>> BEGIN

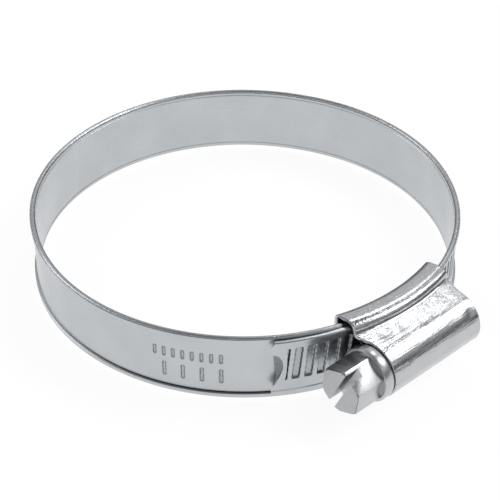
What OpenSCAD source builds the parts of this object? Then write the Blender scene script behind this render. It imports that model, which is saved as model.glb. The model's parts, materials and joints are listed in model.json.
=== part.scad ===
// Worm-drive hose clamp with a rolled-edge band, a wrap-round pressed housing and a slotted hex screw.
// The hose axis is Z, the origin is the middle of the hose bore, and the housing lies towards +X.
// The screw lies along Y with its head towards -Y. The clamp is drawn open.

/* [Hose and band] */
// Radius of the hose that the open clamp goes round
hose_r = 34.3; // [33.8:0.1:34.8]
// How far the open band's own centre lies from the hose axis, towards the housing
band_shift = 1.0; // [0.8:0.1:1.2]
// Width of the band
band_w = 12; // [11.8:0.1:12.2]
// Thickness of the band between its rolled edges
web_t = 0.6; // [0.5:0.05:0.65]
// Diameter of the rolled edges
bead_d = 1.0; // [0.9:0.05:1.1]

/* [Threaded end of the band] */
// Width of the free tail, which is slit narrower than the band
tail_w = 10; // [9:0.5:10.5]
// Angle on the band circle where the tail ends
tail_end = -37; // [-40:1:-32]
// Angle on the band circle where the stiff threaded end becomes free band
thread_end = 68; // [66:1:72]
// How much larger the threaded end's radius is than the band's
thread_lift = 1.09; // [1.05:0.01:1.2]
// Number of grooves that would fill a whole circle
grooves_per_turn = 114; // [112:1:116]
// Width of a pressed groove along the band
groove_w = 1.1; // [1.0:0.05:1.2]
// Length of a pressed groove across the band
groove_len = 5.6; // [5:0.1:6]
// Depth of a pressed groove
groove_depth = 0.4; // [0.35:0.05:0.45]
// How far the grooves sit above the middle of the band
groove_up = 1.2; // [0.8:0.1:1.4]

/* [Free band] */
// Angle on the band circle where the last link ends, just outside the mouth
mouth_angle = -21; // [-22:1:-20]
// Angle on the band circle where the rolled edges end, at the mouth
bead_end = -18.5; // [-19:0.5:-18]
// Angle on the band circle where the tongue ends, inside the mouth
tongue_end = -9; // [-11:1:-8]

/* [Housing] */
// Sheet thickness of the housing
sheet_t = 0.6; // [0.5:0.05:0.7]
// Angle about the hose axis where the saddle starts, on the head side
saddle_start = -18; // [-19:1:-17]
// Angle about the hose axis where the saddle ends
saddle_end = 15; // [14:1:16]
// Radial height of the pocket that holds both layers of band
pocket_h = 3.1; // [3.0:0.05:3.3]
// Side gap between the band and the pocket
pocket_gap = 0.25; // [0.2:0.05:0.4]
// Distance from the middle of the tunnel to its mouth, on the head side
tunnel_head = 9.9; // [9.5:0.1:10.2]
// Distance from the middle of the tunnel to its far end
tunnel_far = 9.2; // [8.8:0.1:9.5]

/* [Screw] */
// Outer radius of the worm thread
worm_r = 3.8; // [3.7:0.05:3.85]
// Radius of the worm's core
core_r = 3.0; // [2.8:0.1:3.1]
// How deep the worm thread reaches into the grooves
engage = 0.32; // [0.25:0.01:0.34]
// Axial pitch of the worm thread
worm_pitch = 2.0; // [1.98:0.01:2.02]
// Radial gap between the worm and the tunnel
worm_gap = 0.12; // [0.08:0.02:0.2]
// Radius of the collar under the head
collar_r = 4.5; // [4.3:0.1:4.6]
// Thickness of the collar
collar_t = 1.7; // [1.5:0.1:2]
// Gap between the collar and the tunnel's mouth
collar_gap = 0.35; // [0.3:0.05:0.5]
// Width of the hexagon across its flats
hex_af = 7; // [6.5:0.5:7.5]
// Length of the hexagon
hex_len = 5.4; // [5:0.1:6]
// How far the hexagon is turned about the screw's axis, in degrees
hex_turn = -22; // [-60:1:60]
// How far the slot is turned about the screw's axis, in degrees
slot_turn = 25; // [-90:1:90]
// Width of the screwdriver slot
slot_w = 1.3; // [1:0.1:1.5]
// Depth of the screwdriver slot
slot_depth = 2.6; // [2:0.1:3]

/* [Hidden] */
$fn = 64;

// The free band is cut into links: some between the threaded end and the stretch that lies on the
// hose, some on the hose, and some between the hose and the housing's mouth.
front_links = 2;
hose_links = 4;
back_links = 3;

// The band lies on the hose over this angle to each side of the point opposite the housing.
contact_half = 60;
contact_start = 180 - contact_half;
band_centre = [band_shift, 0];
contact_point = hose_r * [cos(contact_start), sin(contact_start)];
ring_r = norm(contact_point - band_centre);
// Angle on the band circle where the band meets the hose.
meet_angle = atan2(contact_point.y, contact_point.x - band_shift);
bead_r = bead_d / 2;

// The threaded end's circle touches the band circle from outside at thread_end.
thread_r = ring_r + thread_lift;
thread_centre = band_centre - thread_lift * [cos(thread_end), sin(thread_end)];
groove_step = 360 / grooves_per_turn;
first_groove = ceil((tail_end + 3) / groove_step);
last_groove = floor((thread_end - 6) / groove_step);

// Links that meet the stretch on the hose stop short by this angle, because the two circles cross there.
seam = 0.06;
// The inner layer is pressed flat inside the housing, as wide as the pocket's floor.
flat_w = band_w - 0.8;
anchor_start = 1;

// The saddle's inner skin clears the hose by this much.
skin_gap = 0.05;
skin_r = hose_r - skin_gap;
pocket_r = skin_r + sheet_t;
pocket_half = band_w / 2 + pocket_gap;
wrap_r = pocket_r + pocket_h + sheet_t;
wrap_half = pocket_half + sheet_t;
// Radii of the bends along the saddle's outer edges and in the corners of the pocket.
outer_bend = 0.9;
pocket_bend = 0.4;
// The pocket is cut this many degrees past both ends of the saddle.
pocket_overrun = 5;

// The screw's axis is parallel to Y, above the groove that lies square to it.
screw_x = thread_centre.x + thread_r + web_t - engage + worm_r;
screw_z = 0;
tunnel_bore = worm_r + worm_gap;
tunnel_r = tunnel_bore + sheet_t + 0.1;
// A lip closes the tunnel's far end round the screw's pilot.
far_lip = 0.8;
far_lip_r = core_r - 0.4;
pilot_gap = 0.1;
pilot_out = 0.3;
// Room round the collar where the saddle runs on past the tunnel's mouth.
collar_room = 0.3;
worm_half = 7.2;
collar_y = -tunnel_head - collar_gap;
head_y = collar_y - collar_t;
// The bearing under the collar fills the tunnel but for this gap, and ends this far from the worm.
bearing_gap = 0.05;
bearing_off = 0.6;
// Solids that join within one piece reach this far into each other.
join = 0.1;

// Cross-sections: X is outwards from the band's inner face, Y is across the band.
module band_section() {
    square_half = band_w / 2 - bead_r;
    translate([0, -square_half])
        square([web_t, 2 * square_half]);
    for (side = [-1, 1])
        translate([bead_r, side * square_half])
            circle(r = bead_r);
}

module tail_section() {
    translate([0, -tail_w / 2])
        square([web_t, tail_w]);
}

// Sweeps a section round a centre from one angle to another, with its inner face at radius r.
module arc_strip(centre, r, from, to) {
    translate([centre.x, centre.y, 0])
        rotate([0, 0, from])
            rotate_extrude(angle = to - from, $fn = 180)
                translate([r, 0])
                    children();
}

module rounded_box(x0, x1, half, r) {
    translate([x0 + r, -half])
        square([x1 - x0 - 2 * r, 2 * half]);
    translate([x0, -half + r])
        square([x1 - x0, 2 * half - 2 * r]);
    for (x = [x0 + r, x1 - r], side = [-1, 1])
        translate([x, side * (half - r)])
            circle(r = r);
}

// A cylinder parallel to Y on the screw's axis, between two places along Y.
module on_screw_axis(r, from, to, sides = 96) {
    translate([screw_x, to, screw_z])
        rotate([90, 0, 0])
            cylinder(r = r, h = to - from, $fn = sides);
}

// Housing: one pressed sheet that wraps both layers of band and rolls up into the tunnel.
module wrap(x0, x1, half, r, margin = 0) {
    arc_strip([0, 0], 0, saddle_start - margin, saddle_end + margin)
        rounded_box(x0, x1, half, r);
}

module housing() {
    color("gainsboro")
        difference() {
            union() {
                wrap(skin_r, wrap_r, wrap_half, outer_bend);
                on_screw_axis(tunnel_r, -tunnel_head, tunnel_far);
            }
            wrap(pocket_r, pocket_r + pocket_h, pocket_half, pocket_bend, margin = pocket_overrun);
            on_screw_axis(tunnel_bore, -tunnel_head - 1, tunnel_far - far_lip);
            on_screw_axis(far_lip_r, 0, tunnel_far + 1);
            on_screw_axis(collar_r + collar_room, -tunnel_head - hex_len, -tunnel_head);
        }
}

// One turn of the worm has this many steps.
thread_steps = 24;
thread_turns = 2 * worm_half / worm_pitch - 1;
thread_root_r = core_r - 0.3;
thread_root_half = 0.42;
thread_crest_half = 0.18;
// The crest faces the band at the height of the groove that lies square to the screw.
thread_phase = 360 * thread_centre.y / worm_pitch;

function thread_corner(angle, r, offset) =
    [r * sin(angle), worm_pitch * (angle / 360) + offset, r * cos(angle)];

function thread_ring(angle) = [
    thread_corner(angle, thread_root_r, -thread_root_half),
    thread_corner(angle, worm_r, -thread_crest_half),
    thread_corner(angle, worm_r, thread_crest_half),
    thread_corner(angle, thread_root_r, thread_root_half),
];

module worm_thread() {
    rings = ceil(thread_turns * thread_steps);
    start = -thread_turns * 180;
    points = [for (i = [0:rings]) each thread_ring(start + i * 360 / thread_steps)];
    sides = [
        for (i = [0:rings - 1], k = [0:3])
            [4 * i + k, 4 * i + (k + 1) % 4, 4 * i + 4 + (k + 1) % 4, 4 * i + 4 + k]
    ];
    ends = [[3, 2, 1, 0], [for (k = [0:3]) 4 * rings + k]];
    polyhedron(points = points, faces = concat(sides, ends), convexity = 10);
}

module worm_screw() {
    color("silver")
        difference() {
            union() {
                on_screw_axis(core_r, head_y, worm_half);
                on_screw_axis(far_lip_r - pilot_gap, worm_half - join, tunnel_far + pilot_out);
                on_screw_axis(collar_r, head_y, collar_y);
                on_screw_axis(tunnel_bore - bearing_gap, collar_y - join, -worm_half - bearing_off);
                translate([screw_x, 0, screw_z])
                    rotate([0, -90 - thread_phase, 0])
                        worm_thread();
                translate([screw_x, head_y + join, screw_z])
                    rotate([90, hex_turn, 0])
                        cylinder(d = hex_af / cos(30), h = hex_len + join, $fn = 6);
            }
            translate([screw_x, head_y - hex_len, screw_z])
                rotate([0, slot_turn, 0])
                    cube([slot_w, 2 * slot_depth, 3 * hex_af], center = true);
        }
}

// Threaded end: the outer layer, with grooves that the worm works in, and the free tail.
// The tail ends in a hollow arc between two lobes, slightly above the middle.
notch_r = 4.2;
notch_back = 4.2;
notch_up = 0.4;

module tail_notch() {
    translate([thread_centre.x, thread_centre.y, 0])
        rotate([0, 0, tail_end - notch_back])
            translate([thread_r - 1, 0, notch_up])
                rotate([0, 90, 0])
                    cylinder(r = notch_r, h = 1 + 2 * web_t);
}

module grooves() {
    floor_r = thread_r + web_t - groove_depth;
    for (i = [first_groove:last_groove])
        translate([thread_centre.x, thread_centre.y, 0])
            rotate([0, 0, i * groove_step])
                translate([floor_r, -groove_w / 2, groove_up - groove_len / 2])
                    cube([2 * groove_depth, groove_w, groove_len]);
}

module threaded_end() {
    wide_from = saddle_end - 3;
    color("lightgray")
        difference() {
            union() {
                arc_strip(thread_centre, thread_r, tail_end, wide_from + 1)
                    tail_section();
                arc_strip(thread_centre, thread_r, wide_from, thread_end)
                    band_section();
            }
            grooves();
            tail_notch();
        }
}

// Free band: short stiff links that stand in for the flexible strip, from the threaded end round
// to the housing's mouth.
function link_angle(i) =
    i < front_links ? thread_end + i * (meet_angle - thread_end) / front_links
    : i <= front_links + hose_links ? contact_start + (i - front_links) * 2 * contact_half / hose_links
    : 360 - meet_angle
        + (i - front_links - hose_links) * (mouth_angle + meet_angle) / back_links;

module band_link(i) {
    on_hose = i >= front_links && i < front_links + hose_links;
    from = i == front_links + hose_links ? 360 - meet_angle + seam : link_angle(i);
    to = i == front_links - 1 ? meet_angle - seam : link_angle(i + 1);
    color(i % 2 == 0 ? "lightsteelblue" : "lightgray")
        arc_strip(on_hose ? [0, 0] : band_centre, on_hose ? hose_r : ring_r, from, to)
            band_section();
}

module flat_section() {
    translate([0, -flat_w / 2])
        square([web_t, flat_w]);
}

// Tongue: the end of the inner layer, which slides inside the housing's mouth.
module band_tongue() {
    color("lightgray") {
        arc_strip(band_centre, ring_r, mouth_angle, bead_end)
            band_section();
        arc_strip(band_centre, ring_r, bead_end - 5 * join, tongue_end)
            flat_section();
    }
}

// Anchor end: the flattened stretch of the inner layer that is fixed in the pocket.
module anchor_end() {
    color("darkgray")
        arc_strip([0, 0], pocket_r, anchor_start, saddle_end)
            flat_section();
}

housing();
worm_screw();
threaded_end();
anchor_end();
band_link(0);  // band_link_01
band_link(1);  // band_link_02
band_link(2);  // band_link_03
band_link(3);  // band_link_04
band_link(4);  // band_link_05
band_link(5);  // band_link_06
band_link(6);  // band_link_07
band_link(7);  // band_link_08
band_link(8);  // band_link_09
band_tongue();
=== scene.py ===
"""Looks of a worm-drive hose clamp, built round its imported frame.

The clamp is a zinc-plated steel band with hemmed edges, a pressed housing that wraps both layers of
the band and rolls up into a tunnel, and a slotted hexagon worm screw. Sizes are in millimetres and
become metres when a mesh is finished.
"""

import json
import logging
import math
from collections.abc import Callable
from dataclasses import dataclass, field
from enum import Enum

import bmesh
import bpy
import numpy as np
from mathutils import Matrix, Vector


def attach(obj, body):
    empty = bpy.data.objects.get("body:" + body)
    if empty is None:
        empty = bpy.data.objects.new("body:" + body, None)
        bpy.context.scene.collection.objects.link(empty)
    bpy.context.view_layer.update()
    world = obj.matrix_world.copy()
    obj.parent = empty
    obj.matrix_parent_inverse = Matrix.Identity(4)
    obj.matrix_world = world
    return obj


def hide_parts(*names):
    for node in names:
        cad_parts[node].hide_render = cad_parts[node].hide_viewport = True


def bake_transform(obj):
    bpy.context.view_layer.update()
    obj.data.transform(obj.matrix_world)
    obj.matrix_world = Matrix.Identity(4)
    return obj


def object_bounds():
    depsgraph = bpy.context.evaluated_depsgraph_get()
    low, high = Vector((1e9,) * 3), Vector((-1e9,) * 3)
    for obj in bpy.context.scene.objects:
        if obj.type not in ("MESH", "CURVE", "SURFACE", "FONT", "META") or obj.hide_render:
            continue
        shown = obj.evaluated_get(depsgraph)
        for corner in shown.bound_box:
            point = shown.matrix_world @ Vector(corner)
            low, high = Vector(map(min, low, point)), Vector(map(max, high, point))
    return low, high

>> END

What the task requires:
Transcribe, word for word, every line from the line with "inside the housing's mouth." to the line with "obj.matrix_world = world", inclusive, and output nothing else.

Finished task:
// Tongue: the end of the inner layer, which slides inside the housing's mouth.
module band_tongue() {
    color("lightgray") {
        arc_strip(band_centre, ring_r, mouth_angle, bead_end)
            band_section();
        arc_strip(band_centre, ring_r, bead_end - 5 * join, tongue_end)
            flat_section();
    }
}

// Anchor end: the flattened stretch of the inner layer that is fixed in the pocket.
module anchor_end() {
    color("darkgray")
        arc_strip([0, 0], pocket_r, anchor_start, saddle_end)
            flat_section();
}

housing();
worm_screw();
threaded_end();
anchor_end();
band_link(0);  // band_link_01
band_link(1);  // band_link_02
band_link(2);  // band_link_03
band_link(3);  // band_link_04
band_link(4);  // band_link_05
band_link(5);  // band_link_06
band_link(6);  // band_link_07
band_link(7);  // band_link_08
band_link(8);  // band_link_09
band_tongue();
=== scene.py ===
"""Looks of a worm-drive hose clamp, built round its imported frame.

The clamp is a zinc-plated steel band with hemmed edges, a pressed housing that wraps both layers of
the band and rolls up into a tunnel, and a slotted hexagon worm screw. Sizes are in millimetres and
become metres when a mesh is finished.
"""

import json
import logging
import math
from collections.abc import Callable
from dataclasses import dataclass, field
from enum import Enum

import bmesh
import bpy
import numpy as np
from mathutils import Matrix, Vector


def attach(obj, body):
    empty = bpy.data.objects.get("body:" + body)
    if empty is None:
        empty = bpy.data.objects.new("body:" + body, None)
        bpy.context.scene.collection.objects.link(empty)
    bpy.context.view_layer.update()
    world = obj.matrix_world.copy()
    obj.parent = empty
    obj.matrix_parent_inverse = Matrix.Identity(4)
    obj.matrix_world = world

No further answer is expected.